WHAT YOU NEED TO DO: Return the listing word for word, as given.

INFORMATION PROVIDED:
****************************************

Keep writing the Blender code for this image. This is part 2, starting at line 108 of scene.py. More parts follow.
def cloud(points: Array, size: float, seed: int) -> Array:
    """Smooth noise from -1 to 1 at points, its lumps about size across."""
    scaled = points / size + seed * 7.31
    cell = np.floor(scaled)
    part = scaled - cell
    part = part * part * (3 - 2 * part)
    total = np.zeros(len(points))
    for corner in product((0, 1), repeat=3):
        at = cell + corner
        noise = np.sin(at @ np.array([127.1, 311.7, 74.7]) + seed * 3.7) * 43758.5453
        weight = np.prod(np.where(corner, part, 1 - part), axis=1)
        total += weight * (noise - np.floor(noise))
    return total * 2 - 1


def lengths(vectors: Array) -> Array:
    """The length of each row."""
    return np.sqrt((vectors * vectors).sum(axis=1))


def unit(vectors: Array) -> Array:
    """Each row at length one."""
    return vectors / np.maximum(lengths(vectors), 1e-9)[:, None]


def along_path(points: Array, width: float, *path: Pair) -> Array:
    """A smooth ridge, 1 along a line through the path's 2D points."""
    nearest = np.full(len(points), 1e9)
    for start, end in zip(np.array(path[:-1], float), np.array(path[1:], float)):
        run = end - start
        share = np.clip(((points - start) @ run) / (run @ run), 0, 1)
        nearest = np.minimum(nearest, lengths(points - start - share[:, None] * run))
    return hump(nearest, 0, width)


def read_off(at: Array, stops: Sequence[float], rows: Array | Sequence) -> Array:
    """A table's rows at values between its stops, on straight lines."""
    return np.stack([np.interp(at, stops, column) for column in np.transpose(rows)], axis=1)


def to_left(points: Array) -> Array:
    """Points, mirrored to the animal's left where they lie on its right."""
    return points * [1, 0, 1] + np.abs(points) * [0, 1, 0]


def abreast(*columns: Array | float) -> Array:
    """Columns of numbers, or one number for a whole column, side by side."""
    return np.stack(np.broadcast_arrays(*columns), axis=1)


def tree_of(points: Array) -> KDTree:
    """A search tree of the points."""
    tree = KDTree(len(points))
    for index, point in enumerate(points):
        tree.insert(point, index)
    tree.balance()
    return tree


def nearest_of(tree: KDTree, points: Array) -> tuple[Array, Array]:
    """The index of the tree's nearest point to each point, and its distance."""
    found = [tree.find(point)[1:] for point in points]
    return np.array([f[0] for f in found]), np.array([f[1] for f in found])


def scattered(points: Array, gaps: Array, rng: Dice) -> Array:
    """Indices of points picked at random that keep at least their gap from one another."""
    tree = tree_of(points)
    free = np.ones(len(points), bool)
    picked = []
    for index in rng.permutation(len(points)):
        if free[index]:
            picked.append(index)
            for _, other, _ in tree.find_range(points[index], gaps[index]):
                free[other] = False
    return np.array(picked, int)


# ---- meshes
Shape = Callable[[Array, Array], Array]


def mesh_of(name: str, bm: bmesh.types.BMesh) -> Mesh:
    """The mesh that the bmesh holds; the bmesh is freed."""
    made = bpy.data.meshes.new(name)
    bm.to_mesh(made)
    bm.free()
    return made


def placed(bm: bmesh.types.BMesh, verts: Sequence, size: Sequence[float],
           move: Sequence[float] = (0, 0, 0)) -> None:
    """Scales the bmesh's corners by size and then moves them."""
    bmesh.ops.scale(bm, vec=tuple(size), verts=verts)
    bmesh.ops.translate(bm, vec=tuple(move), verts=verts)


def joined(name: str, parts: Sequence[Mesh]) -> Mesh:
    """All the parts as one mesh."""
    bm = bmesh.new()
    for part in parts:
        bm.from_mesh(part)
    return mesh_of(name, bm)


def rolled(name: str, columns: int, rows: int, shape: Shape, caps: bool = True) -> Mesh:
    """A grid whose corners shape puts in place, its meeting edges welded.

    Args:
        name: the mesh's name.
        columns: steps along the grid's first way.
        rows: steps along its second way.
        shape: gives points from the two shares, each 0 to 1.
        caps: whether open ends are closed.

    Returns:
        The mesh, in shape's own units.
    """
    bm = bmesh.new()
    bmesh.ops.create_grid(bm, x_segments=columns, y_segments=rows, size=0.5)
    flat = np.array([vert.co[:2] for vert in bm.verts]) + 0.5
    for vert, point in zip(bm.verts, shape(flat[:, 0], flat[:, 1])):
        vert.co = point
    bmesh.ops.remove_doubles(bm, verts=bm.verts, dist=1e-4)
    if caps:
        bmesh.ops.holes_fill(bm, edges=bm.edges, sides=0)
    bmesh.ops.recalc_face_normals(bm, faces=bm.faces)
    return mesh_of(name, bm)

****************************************

RESPONSE BELOW:
Keep writing the Blender code for this image. This is part 2, starting at line 108 of scene.py. More parts follow.
def cloud(points: Array, size: float, seed: int) -> Array:
    """Smooth noise from -1 to 1 at points, its lumps about size across."""
    scaled = points / size + seed * 7.31
    cell = np.floor(scaled)
    part = scaled - cell
    part = part * part * (3 - 2 * part)
    total = np.zeros(len(points))
    for corner in product((0, 1), repeat=3):
        at = cell + corner
        noise = np.sin(at @ np.array([127.1, 311.7, 74.7]) + seed * 3.7) * 43758.5453
        weight = np.prod(np.where(corner, part, 1 - part), axis=1)
        total += weight * (noise - np.floor(noise))
    return total * 2 - 1


def lengths(vectors: Array) -> Array:
    """The length of each row."""
    return np.sqrt((vectors * vectors).sum(axis=1))


def unit(vectors: Array) -> Array:
    """Each row at length one."""
    return vectors / np.maximum(lengths(vectors), 1e-9)[:, None]


def along_path(points: Array, width: float, *path: Pair) -> Array:
    """A smooth ridge, 1 along a line through the path's 2D points."""
    nearest = np.full(len(points), 1e9)
    for start, end in zip(np.array(path[:-1], float), np.array(path[1:], float)):
        run = end - start
        share = np.clip(((points - start) @ run) / (run @ run), 0, 1)
        nearest = np.minimum(nearest, lengths(points - start - share[:, None] * run))
    return hump(nearest, 0, width)


def read_off(at: Array, stops: Sequence[float], rows: Array | Sequence) -> Array:
    """A table's rows at values between its stops, on straight lines."""
    return np.stack([np.interp(at, stops, column) for column in np.transpose(rows)], axis=1)


def to_left(points: Array) -> Array:
    """Points, mirrored to the animal's left where they lie on its right."""
    return points * [1, 0, 1] + np.abs(points) * [0, 1, 0]


def abreast(*columns: Array | float) -> Array:
    """Columns of numbers, or one number for a whole column, side by side."""
    return np.stack(np.broadcast_arrays(*columns), axis=1)


def tree_of(points: Array) -> KDTree:
    """A search tree of the points."""
    tree = KDTree(len(points))
    for index, point in enumerate(points):
        tree.insert(point, index)
    tree.balance()
    return tree


def nearest_of(tree: KDTree, points: Array) -> tuple[Array, Array]:
    """The index of the tree's nearest point to each point, and its distance."""
    found = [tree.find(point)[1:] for point in points]
    return np.array([f[0] for f in found]), np.array([f[1] for f in found])


def scattered(points: Array, gaps: Array, rng: Dice) -> Array:
    """Indices of points picked at random that keep at least their gap from one another."""
    tree = tree_of(points)
    free = np.ones(len(points), bool)
    picked = []
    for index in rng.permutation(len(points)):
        if free[index]:
            picked.append(index)
            for _, other, _ in tree.find_range(points[index], gaps[index]):
                free[other] = False
    return np.array(picked, int)


# ---- meshes
Shape = Callable[[Array, Array], Array]


def mesh_of(name: str, bm: bmesh.types.BMesh) -> Mesh:
    """The mesh that the bmesh holds; the bmesh is freed."""
    made = bpy.data.meshes.new(name)
    bm.to_mesh(made)
    bm.free()
    return made


def placed(bm: bmesh.types.BMesh, verts: Sequence, size: Sequence[float],
           move: Sequence[float] = (0, 0, 0)) -> None:
    """Scales the bmesh's corners by size and then moves them."""
    bmesh.ops.scale(bm, vec=tuple(size), verts=verts)
    bmesh.ops.translate(bm, vec=tuple(move), verts=verts)


def joined(name: str, parts: Sequence[Mesh]) -> Mesh:
    """All the parts as one mesh."""
    bm = bmesh.new()
    for part in parts:
        bm.from_mesh(part)
    return mesh_of(name, bm)


def rolled(name: str, columns: int, rows: int, shape: Shape, caps: bool = True) -> Mesh:
    """A grid whose corners shape puts in place, its meeting edges welded.

    Args:
        name: the mesh's name.
        columns: steps along the grid's first way.
        rows: steps along its second way.
        shape: gives points from the two shares, each 0 to 1.
        caps: whether open ends are closed.

    Returns:
        The mesh, in shape's own units.
    """
    bm = bmesh.new()
    bmesh.ops.create_grid(bm, x_segments=columns, y_segments=rows, size=0.5)
    flat = np.array([vert.co[:2] for vert in bm.verts]) + 0.5
    for vert, point in zip(bm.verts, shape(flat[:, 0], flat[:, 1])):
        vert.co = point
    bmesh.ops.remove_doubles(bm, verts=bm.verts, dist=1e-4)
    if caps:
        bmesh.ops.holes_fill(bm, edges=bm.edges, sides=0)
    bmesh.ops.recalc_face_normals(bm, faces=bm.faces)
    return mesh_of(name, bm)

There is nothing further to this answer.